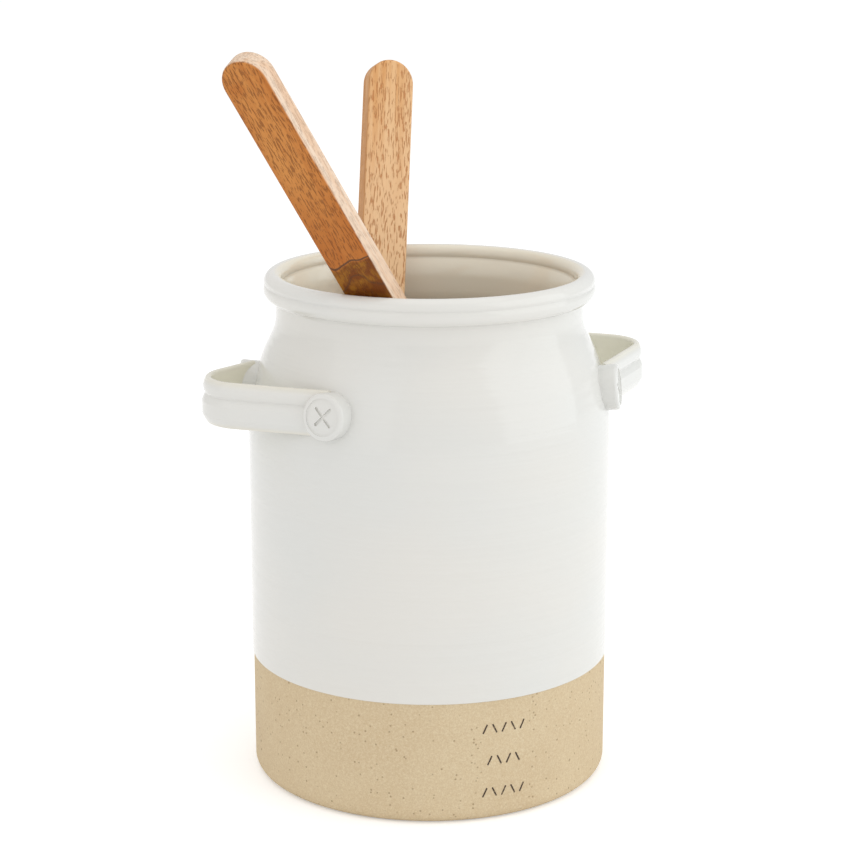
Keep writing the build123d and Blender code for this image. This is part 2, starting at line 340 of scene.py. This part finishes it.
def stoneware_material():
    """Bare fired stoneware: sandy, matt, with fine dark specks and a dry grain."""
    material, tree, shader = new_material("bare_stoneware")
    place = add(tree, "ShaderNodeTexCoord").outputs["Object"]
    broad = ramp(tree, noise(tree, place, 28.0, 3.0), 0.35, 0.65)
    base = blend_colour(tree, scaled(tree, broad, 0.45), CLAY, CLAY_WARM)
    mottle = ramp(tree, noise(tree, place, 1200.0, 3.0, 0.75), 0.38, 0.68)
    base = blend_colour(tree, scaled(tree, mottle, 0.65), base, CLAY_PALE)
    grain = ramp(tree, noise(tree, place, 2300.0, 2.0, 0.6), 0.56, 0.40)
    base = blend_colour(tree, scaled(tree, grain, 0.5), base, CLAY_WARM)
    # Fine and coarse specks: the cells' scale, the tone that marks a cell, the size and strength
    for scale, marked, size, strength in ((700.0, 0.74, 0.34, 0.55), (300.0, 0.90, 0.19, 0.85)):
        cells = add(tree, "ShaderNodeTexVoronoi", {"Vector": place, "Scale": scale})
        some = ramp(tree, cells.outputs["Color"], marked, marked + 0.02)
        near = ramp(tree, cells.outputs["Distance"], size, size * 0.45)
        speck = scaled(tree, maths(tree, "MULTIPLY", some, near), strength)
        base = blend_colour(tree, speck, base, CLAY_SPECK)
    tree.links.new(base, shader.inputs["Base Color"])
    shader.inputs["Roughness"].default_value = 0.86
    shader.inputs["Specular IOR Level"].default_value = 0.25
    dry = maths(tree, "ADD", noise(tree, place, 1500.0, 3.0, 0.7), noise(tree, place, 420.0, 2.0))
    bump(tree, shader, dry, 0.10 * MM)
    return material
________
→ Requirement: Print again each line of the listing above, exactly as it appears.

→ The output:
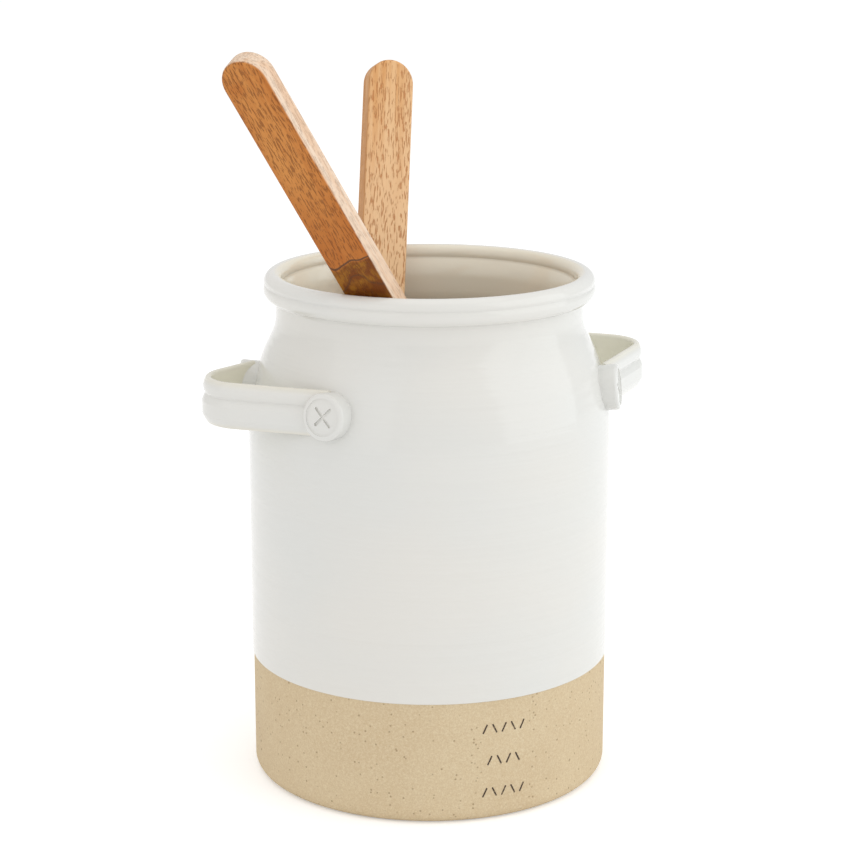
Keep writing the build123d and Blender code for this image. This is part 2, starting at line 340 of scene.py. This part finishes it.
def stoneware_material():
    """Bare fired stoneware: sandy, matt, with fine dark specks and a dry grain."""
    material, tree, shader = new_material("bare_stoneware")
    place = add(tree, "ShaderNodeTexCoord").outputs["Object"]
    broad = ramp(tree, noise(tree, place, 28.0, 3.0), 0.35, 0.65)
    base = blend_colour(tree, scaled(tree, broad, 0.45), CLAY, CLAY_WARM)
    mottle = ramp(tree, noise(tree, place, 1200.0, 3.0, 0.75), 0.38, 0.68)
    base = blend_colour(tree, scaled(tree, mottle, 0.65), base, CLAY_PALE)
    grain = ramp(tree, noise(tree, place, 2300.0, 2.0, 0.6), 0.56, 0.40)
    base = blend_colour(tree, scaled(tree, grain, 0.5), base, CLAY_WARM)
    # Fine and coarse specks: the cells' scale, the tone that marks a cell, the size and strength
    for scale, marked, size, strength in ((700.0, 0.74, 0.34, 0.55), (300.0, 0.90, 0.19, 0.85)):
        cells = add(tree, "ShaderNodeTexVoronoi", {"Vector": place, "Scale": scale})
        some = ramp(tree, cells.outputs["Color"], marked, marked + 0.02)
        near = ramp(tree, cells.outputs["Distance"], size, size * 0.45)
        speck = scaled(tree, maths(tree, "MULTIPLY", some, near), strength)
        base = blend_colour(tree, speck, base, CLAY_SPECK)
    tree.links.new(base, shader.inputs["Base Color"])
    shader.inputs["Roughness"].default_value = 0.86
    shader.inputs["Specular IOR Level"].default_value = 0.25
    dry = maths(tree, "ADD", noise(tree, place, 1500.0, 3.0, 0.7), noise(tree, place, 420.0, 2.0))
    bump(tree, shader, dry, 0.10 * MM)
    return material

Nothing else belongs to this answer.